- THE TASK -
Repeat the whole listing exactly as written.

- PROVIDED DATA -
◆ ◆ ◆ ◆ ◆ ◆ ◆

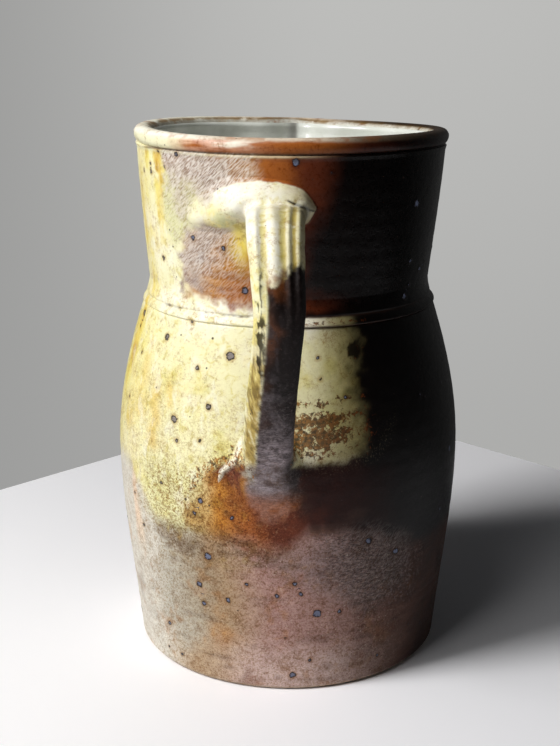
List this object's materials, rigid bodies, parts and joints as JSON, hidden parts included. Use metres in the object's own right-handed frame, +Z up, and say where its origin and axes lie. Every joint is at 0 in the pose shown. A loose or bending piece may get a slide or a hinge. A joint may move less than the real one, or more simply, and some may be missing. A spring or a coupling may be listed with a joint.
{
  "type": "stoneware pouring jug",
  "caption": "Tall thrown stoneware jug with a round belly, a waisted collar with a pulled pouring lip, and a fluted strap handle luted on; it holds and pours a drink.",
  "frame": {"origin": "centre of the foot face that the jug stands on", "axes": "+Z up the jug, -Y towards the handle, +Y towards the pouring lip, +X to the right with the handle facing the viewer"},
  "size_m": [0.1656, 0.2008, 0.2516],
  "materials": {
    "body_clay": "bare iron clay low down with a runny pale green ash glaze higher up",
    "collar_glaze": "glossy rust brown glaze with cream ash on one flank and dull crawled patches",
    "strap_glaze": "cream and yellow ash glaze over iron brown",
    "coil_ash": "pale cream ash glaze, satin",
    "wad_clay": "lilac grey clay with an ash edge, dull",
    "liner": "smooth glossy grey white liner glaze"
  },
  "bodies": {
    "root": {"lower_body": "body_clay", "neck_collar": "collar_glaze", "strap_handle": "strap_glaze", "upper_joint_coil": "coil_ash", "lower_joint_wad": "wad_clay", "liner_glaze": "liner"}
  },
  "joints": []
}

◆ ◆ ◆ ◆ ◆ ◆ ◆

- RESPONSE TO THE EXERCISE -
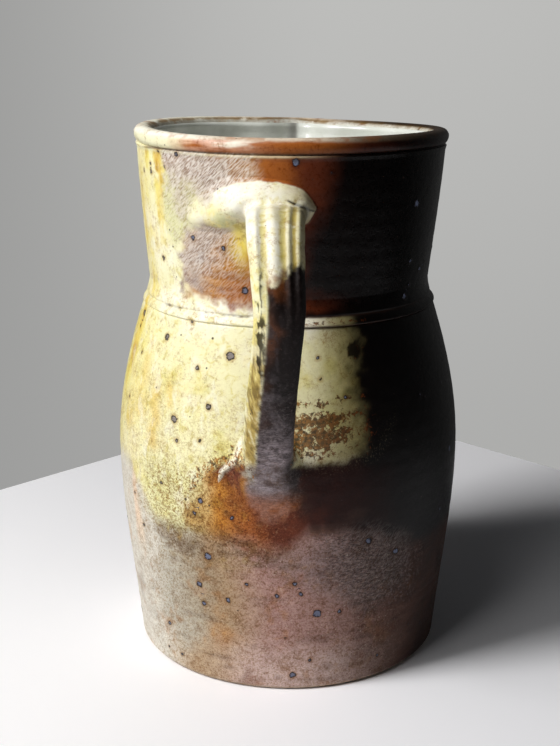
List this object's materials, rigid bodies, parts and joints as JSON, hidden parts included. Use metres in the object's own right-handed frame, +Z up, and say where its origin and axes lie. Every joint is at 0 in the pose shown. A loose or bending piece may get a slide or a hinge. A joint may move less than the real one, or more simply, and some may be missing. A spring or a coupling may be listed with a joint.
{
  "type": "stoneware pouring jug",
  "caption": "Tall thrown stoneware jug with a round belly, a waisted collar with a pulled pouring lip, and a fluted strap handle luted on; it holds and pours a drink.",
  "frame": {"origin": "centre of the foot face that the jug stands on", "axes": "+Z up the jug, -Y towards the handle, +Y towards the pouring lip, +X to the right with the handle facing the viewer"},
  "size_m": [0.1656, 0.2008, 0.2516],
  "materials": {
    "body_clay": "bare iron clay low down with a runny pale green ash glaze higher up",
    "collar_glaze": "glossy rust brown glaze with cream ash on one flank and dull crawled patches",
    "strap_glaze": "cream and yellow ash glaze over iron brown",
    "coil_ash": "pale cream ash glaze, satin",
    "wad_clay": "lilac grey clay with an ash edge, dull",
    "liner": "smooth glossy grey white liner glaze"
  },
  "bodies": {
    "root": {"lower_body": "body_clay", "neck_collar": "collar_glaze", "strap_handle": "strap_glaze", "upper_joint_coil": "coil_ash", "lower_joint_wad": "wad_clay", "liner_glaze": "liner"}
  },
  "joints": []
}